My next challenge will be how I could run two shops at once, then three, then four, because ideally, I’d like to be in as many cities as possible all at the same time.

And if money was no object?

There would be something like this in every city across the UK. I don’t know whether it should be pop-up or permanent – the former is more exciting but logistically heavy with the added elements of moving around and storing stock and shop fittings. I had my heart set on getting into John Lewis and Marks and Spencer and I’ve managed to achieve that. I’d love a pop up in Selfridges and if Liberty would every have me that would be the dream!

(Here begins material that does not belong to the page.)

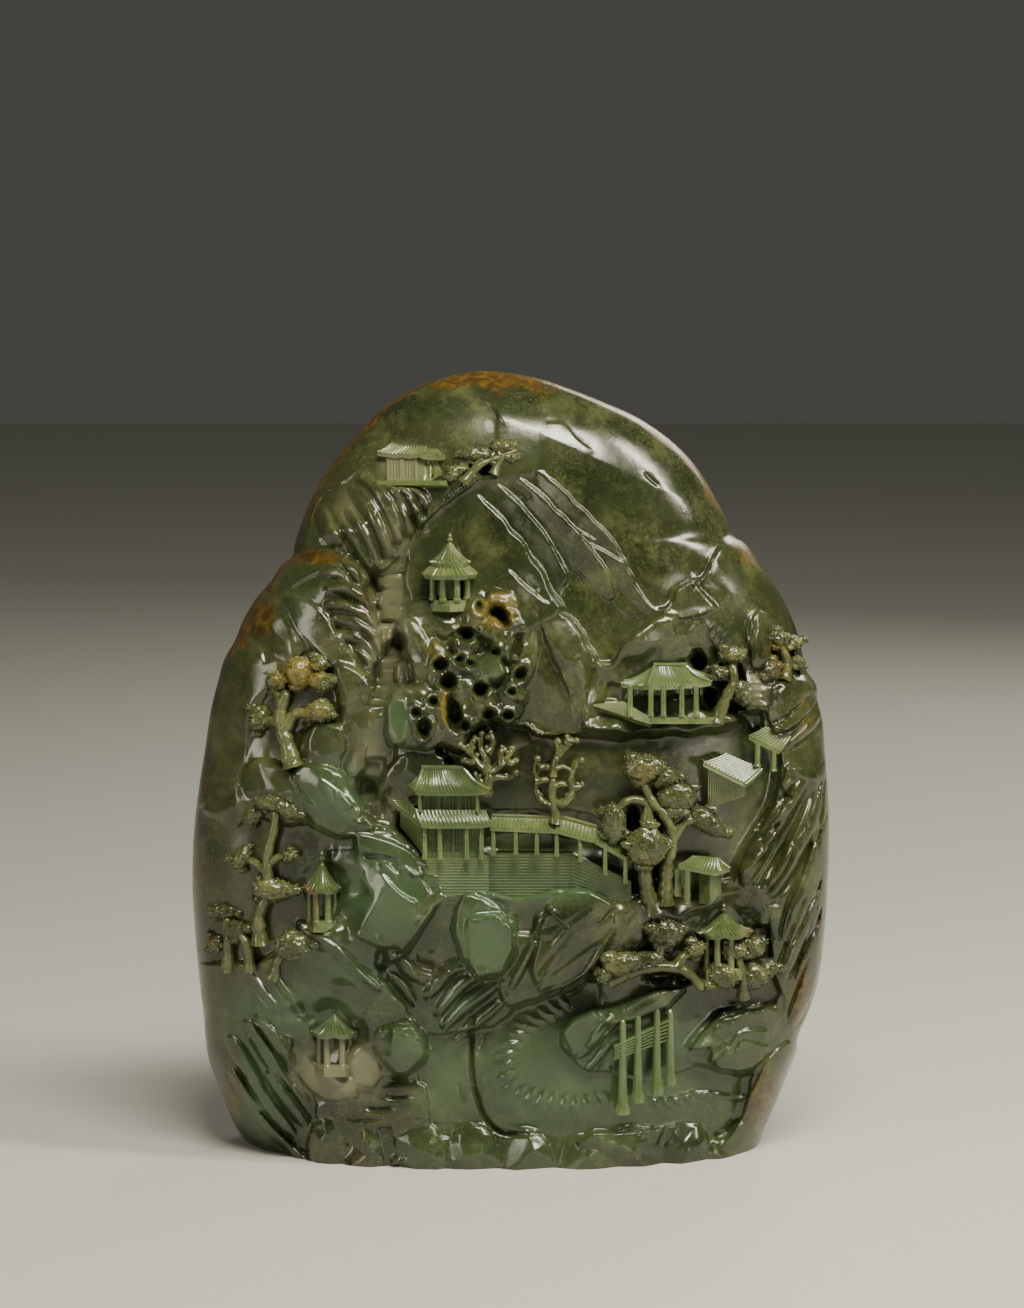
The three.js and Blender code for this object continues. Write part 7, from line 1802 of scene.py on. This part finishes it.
def needle_clump(pile, forms, x, z, cut, wide, high, turn, seed):
    """A clump of pine needles: one granular mass with nuggets grown round its edge."""
    chance = np.random.default_rng(seed)
    small = min(wide, high)
    lean = math.radians(turn)
    points, faces = forms[1]
    centre = spot(x, z, cut + 0.5)
    size = np.array([wide * 0.94, min(3.0, 1.0 * small), high * 0.9])
    shaped = points * size
    shaped[:, 1] *= np.where(points[:, 1] > 0, 1.7, 1.0)
    flat = shaped.copy()
    shaped[:, 0] = flat[:, 0] * math.cos(lean) - flat[:, 2] * math.sin(lean)
    shaped[:, 2] = flat[:, 0] * math.sin(lean) + flat[:, 2] * math.cos(lean)
    coarse = (grains(shaped + centre, 2.6, seed) * 0.9 + grains(shaped + centre, 1.3, seed + 3) * 0.8
              + grains(shaped + centre, 0.75, seed + 5) * 0.65 - 1.0)
    pile.add(shaped + points * coarse[:, None] + centre, faces)
    size = min(2.1, 0.6 * small)
    count = max(3, round(1.3 * (wide + high) / size / 2))
    for number in range(count):
        angle = (number + chance.uniform(-0.3, 0.3)) * 2 * math.pi / count
        reach = chance.uniform(0.84, 1.08)
        along, over = reach * wide * math.cos(angle), reach * high * math.sin(angle)
        nugget_x = x + along * math.cos(lean) - over * math.sin(lean)
        nugget_z = z + along * math.sin(lean) + over * math.cos(lean)
        scale = size * chance.uniform(0.7, 1.1)
        nugget(pile, forms[0], spot(nugget_x, nugget_z, cut + chance.uniform(0.6, 1.6)),
               scale * np.array([1.25, 0.9, 0.8]), seed + number)


def limb(pile, points, thick, thin, seed, knobbly=0.07, flat=1.3):
    """A limb through [x, z, cut] points, with swellings along it."""
    line = spaced(curve_through([spot(*point) for point in points], 0.6), 0.8)
    share = np.linspace(0, 1, len(line))
    lengths = arc_lengths(line)
    swellings = 0.07 * np.sin(lengths * 1.1 + seed) + 0.05 * np.sin(lengths * 2.3 + 2 * seed)
    swellings += 0.35 * np.exp(-lengths / 2.5)
    radii = 1.4 * (thick + (thin - thick) * share) / 2 * (1 + swellings)
    radii[-1] *= 0.6
    tube(pile, line, radii, 12, knobbly, seed, flat)


# The two leafless trees by the hall: the thickness of each limb, then its line as [x, z]
BARE_TREES = [
    [2.1, [-7, 112], [-6.4, 118], [-7.2, 122.5], [-6.6, 126.5]],
    [1.5, [-7, 119.5], [-9.8, 122.5], [-12, 125.3], [-15.2, 127.6]],
    [1.5, [-12, 125.3], [-11.6, 127.4], [-10.6, 129.6]],
    [1.5, [-10.2, 122.8], [-12, 122.3], [-13.8, 122.9]],
    [1.5, [-7, 123.5], [-8.8, 126.6], [-8.6, 130.8]],
    [1.5, [-6.7, 125], [-5.2, 127.6], [-5.8, 131.2]],
    [1.5, [-6.6, 119.5], [-3.4, 120.8], [-1, 123.4], [0.6, 126.2]],
    [1.5, [-1.4, 122.8], [0.4, 122], [2, 122.8]],
    [1.5, [-2.4, 121.8], [-3, 124.4], [-2.2, 126.8]],
    [1.5, [-6.6, 116.6], [-3.6, 117.9], [-0.4, 117.6], [1.8, 119]],
    [1.5, [-6.8, 115.6], [-9, 116.8], [-10.4, 118.8]],
    [2.1, [13.4, 104], [13.6, 107.4], [13, 110], [12.6, 113.4], [12.9, 118]],
    [1.5, [13, 109.6], [9.8, 110.6], [8, 113.6], [8.2, 117.6], [7.4, 120.4], [8.2, 123.4]],
    [2.1, [13.4, 109.6], [17, 110.6], [18.6, 113.4], [18.2, 117.4], [18.8, 120]],
    [1.5, [8, 116.6], [10.4, 117], [12.8, 116.8]],
    [1.5, [12.6, 115], [15.4, 115.8], [18.4, 115]],
    [1.5, [8, 120.6], [10.6, 120.8], [13, 120.2], [15.4, 121], [18.6, 119.6]],
    [1.5, [12.9, 118], [13.2, 121.6], [14.4, 124.6], [14.2, 128.4]],
    [1.5, [14.4, 124.6], [16.6, 126.6], [17.8, 128.6], [20, 128.8]],
    [1.5, [17.4, 127.4], [17.2, 130]],
    [1.5, [18.6, 119.6], [20, 122.2], [21.6, 122.8]],
    [1.5, [18.5, 115], [20.4, 114.6], [21.6, 115.6]],
]
BARE_CUT = 4.2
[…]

It would be amazing to take northern makers to the south.

I’ve got something interesting in Curated Makers and I’m starting to get emails from interesting people who want this in more places – it’s so exciting and genuinely all my dreams are starting to come true.

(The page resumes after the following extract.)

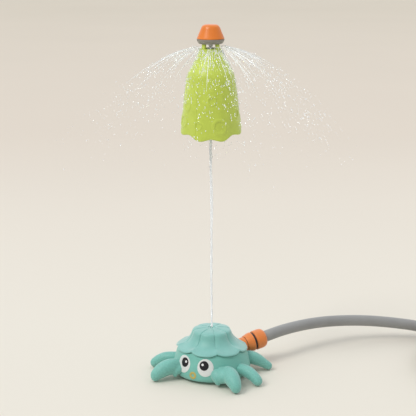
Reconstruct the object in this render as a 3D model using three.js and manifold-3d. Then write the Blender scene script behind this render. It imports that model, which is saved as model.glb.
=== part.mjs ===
// Garden sprinkler for children: a crab-shaped base on the floor, a bell-shaped hat that floats on
// its water jet, and a garden hose with a quick connector at each end.
// Millimetres, +Z up. The origin is on the floor under the jet, and the crab faces -Y.
import * as THREE from 'three';
import { mergeVertices } from 'three/addons/utils/BufferGeometryUtils.js';
import Module from 'manifold-3d';

const wasm = await Module();
wasm.setup();

// ---- driving dimensions ----
const GAP = 0.3; // air left between neighbouring pieces

// crab body
const BODY_R = 62; // widest radius
const BODY_WALL = 2.6;
const BODY_BOTTOM = 3.6;
const BODY_TOP = 42.4;
const BODY_TOP_R = 53.4; // where the shoulder meets the top flange
const FLANGE_WALL = 2.4;
const WAVE_FOOT = 28; // the body's top follows the shell's rim, and below this height it is level
const FLANGE_INNER_R = 36;
const RIM_OPENING_R = 53; // opening that the base plate closes
const BODY_SIDES = 36;

// base plate and its screws
const PLATE_R = 52.6;
const PLATE_TOP = 6.4;
const SCREW_CIRCLE_R = 42;
const SCREW_COUNT = 4;
const BOSS_R = 4.2;
const SCREW_SHANK_R = 1.5;
const SCREW_HEAD_R = 3;

// shell cover
const LOBES = 8;
const LOBE_PITCH = (2 * Math.PI) / LOBES;
const FIRST_GROOVE = THREE.MathUtils.degToRad(-10); // angle from the face
const SHELL_TOP = 75;
const SHELL_WALL = 2.4;
const RIM_R = 57.5;
const RIM_Z = 43.4;
const RIM_WAVE = 3.4; // the rim stands higher at the face and lower at the back
const RIM_DROP = 1.4;
const GROOVE_DEPTH = 1.7;
const GROOVE_RISE = 3.4; // the rim rises at each groove
const SHELL_SIDES = 48;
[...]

What is special to you about working in the north and particularly with creative women?

There’s so much going on in the south and makers are already well-represented, so I want to shine a spotlight on northern makers. The quality is so high and I’m spoilt for choice. Northern pride is fantastic and, in all the places I’ve been so far, people are so proud of being northern and that’s why I like to focus so much on local products.

I work with a lot of women and it’s great to be able to represent them. I’m really pleased to be able to contribute to a flexible style of working that suits women and their creative businesses and family lives. To be honest, the proportion of women that I work with is so high that I’m actually looking for more men to work with to create some balance!

I’m inspired by so many of the women that I’ve come across and worked with, and lots of them are good friends now. The community aspect is so important to me and I’m becoming more involved in supporting creative women in the North through events and meet-ups. I definitely find that filling a room with other creative people helps to keep me going too!